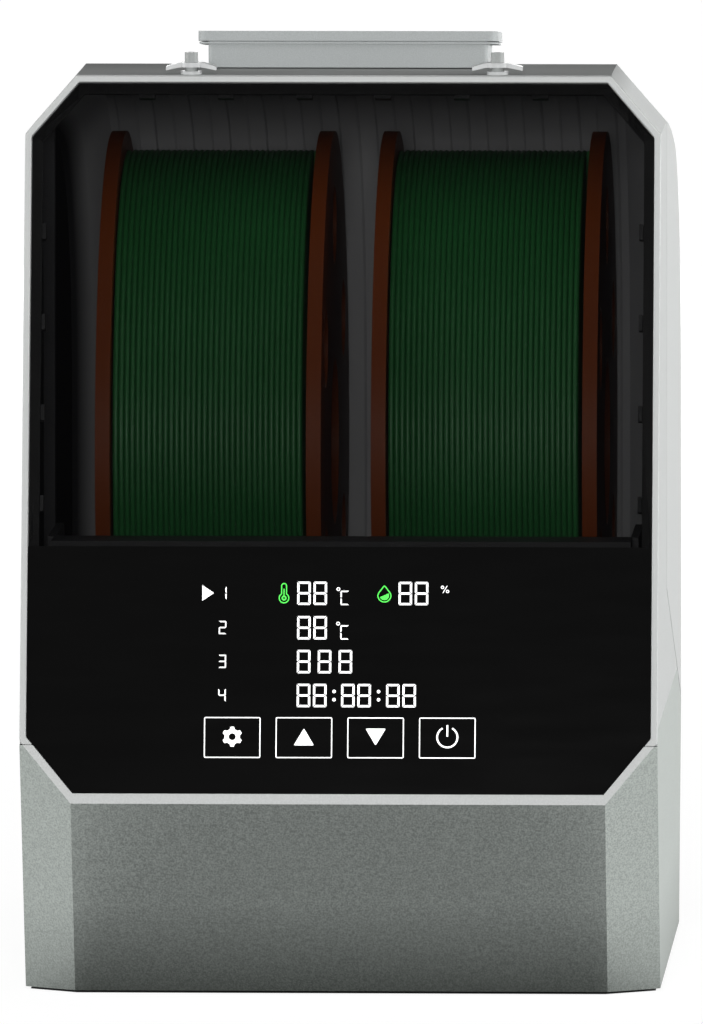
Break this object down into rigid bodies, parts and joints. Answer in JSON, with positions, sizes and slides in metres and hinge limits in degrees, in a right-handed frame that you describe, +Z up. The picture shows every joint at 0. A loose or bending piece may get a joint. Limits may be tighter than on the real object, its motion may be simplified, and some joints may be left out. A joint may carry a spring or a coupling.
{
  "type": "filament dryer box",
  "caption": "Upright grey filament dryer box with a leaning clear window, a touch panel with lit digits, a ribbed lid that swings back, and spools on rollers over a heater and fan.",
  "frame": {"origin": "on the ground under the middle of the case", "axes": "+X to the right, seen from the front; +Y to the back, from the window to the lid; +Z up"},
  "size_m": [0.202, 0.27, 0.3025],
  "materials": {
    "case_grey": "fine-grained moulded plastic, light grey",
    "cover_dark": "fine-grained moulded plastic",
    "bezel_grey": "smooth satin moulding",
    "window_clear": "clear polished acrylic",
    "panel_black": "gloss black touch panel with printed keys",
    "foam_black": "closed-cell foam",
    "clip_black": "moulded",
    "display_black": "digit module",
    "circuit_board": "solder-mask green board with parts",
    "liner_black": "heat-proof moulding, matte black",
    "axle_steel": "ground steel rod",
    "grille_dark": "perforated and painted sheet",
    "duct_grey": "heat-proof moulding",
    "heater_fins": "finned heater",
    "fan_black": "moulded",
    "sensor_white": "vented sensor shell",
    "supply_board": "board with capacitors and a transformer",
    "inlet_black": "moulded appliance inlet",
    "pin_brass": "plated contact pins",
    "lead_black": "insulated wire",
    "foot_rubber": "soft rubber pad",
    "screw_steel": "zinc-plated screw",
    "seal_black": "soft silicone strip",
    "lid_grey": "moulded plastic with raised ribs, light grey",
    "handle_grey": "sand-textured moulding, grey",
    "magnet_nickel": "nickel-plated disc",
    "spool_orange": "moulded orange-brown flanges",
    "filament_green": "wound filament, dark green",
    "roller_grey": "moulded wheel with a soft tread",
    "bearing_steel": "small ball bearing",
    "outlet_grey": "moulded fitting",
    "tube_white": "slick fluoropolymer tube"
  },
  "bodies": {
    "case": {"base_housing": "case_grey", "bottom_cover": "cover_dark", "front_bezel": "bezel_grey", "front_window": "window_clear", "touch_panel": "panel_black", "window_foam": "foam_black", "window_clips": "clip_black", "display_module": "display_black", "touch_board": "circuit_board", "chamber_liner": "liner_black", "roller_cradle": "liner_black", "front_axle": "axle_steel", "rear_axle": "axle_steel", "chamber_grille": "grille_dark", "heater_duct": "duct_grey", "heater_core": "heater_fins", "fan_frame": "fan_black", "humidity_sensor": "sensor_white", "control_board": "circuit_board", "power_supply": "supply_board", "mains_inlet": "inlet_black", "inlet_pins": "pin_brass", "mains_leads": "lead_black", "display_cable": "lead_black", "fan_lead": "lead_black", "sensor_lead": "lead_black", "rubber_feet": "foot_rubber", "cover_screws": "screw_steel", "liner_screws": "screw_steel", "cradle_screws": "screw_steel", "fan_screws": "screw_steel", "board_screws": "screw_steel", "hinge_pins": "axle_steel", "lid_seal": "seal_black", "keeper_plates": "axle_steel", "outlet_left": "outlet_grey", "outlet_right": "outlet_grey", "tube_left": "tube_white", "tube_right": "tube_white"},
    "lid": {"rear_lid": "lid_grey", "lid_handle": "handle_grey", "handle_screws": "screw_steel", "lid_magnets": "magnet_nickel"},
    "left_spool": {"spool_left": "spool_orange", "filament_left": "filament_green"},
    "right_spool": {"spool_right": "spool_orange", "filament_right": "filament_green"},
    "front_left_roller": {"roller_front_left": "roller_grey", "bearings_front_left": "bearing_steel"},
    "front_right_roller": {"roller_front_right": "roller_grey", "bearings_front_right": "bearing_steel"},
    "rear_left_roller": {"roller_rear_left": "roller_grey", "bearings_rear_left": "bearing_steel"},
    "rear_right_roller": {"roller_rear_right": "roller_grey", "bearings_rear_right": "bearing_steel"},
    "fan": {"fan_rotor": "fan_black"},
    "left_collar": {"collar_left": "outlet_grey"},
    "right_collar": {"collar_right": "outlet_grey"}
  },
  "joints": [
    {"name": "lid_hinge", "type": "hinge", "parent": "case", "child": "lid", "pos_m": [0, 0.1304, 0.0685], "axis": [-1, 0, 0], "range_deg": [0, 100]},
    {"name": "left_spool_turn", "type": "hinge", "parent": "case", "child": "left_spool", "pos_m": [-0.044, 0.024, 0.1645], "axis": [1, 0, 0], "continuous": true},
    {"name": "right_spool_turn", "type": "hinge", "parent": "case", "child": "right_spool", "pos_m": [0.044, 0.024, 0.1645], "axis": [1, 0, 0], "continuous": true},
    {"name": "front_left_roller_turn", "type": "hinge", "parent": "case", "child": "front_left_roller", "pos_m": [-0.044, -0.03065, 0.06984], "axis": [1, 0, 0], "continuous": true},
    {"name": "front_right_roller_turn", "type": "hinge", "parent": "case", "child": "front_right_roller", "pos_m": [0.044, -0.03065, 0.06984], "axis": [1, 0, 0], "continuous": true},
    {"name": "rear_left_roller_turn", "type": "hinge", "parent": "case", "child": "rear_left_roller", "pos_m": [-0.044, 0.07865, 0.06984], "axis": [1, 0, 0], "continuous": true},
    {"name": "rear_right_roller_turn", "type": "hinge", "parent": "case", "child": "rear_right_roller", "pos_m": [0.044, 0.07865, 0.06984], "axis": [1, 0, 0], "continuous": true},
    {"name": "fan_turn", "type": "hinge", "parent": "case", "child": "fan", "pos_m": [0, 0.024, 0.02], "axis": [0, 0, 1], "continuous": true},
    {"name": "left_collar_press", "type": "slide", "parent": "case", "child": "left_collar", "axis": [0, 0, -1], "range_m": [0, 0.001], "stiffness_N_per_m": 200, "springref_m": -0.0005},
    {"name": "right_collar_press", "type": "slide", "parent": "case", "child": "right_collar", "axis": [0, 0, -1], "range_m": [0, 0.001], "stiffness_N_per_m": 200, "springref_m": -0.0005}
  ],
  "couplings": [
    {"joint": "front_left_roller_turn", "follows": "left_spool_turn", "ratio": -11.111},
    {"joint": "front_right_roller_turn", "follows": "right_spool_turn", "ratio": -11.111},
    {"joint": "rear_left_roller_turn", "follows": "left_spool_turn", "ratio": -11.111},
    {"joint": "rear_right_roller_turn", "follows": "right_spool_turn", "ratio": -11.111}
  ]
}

******

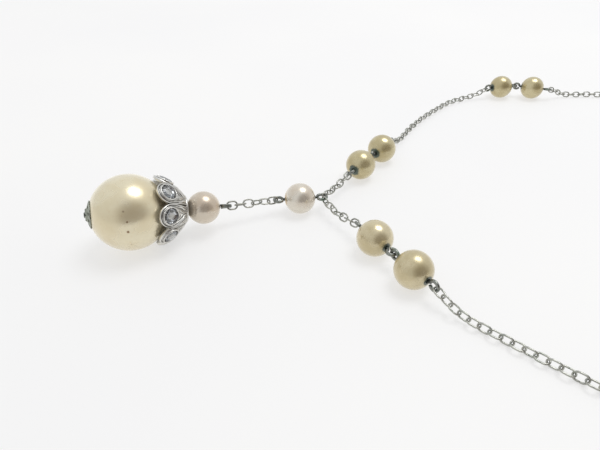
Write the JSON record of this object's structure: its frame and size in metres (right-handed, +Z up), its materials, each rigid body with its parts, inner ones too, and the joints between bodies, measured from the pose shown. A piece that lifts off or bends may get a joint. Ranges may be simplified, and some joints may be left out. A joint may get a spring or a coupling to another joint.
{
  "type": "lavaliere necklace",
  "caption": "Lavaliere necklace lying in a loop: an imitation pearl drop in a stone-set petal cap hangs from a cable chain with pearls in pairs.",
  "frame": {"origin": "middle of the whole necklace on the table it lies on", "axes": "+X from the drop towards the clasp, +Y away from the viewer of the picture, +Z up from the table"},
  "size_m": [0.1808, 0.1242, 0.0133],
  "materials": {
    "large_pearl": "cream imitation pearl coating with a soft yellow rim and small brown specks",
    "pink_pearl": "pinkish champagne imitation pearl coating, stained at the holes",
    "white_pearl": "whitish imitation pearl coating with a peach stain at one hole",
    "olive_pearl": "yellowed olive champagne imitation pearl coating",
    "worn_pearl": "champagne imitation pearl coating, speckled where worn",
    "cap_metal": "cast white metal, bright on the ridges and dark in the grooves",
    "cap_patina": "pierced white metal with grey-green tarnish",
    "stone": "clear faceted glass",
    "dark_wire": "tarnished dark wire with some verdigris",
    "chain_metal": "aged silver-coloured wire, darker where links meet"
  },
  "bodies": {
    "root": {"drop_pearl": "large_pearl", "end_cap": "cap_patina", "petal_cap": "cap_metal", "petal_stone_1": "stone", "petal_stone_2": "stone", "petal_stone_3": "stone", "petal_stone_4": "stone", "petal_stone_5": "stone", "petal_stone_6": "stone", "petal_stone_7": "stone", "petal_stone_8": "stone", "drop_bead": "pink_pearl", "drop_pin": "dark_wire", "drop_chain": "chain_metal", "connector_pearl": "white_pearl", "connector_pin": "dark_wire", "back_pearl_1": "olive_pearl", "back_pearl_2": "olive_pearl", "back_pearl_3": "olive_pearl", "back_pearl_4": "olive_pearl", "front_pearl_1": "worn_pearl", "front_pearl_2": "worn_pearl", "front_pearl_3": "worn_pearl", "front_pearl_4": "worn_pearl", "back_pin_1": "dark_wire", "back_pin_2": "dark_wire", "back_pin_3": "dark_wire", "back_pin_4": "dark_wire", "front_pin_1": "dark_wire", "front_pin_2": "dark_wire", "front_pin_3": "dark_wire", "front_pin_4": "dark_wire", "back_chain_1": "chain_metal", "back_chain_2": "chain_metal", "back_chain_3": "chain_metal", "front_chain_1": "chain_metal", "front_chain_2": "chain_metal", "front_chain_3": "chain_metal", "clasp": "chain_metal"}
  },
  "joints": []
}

******

• _Job_
Identify all lines where the word "this" shows up. Copy them.

• _Completed task_
Break this object down into rigid bodies, parts and joints. Answer in JSON, with positions, sizes and slides in metres and hinge limits in degrees, in a right-handed frame that you describe, +Z up. The picture shows every joint at 0. A loose or bending piece may get a joint. Limits may be tighter than on the real object, its motion may be simplified, and some joints may be left out. A joint may carry a spring or a coupling.
Write the JSON record of this object's structure: its frame and size in metres (right-handed, +Z up), its materials, each rigid body with its parts, inner ones too, and the joints between bodies, measured from the pose shown. A piece that lifts off or bends may get a joint. Ranges may be simplified, and some joints may be left out. A joint may get a spring or a coupling to another joint.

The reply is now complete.